Thrushes in Love: Extensive Gene Flow, With Differential Resistance and Selection, Obscures and Reveals the Evolutionary History of a Songbird Clade.

The application of high-throughput sequencing to phylogenetic analyses is allowing authors to reconstruct the true evolutionary history of species. This work can illuminate specific mechanisms underlying divergence when combined with analyses of gene flow, recombination and selection. We conducted a phylogenomic analysis of Catharus, a songbird genus with considerable potential for gene flow, variation in migratory behaviour and genomic resources. We documented discordance among trees constructed for mitochondrial, autosomal and sex (Z) chromosome partitions. Two trees were recovered on the Z. Both trees differed from the autosomes, one matched the mitochondria, and the other was unique to the Z. Gene flow with one species likely generated much of this discordance; substantial admixture between ustulatus and the remaining species was documented and linked to at least two historic events.
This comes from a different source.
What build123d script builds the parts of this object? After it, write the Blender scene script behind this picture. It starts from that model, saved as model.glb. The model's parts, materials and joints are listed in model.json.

The tree unique to the Z likely reflects the true history of Catharus; local genomic analyses recovered the same tree in autosomal regions with reduced admixture and recombination. Genes previously connected to migration were enriched in these regions suggesting transitions between migratory and non-migratory states helped generate divergence. Migratory (vs. nonmigratory) Catharus formed a monophyletic clade in a subset of genomic regions. Gene flow was elevated in some of these regions suggesting adaptive introgression may have occurred, but the dominant pattern was of balancing selection maintaining ancestral polymorphisms important for olfaction and perhaps, by extension, adaptation to temperate climates. This work illuminates the evolutionary history of an important model in speciation and demonstrates how differential resistance to gene flow can affect local genomic patterns.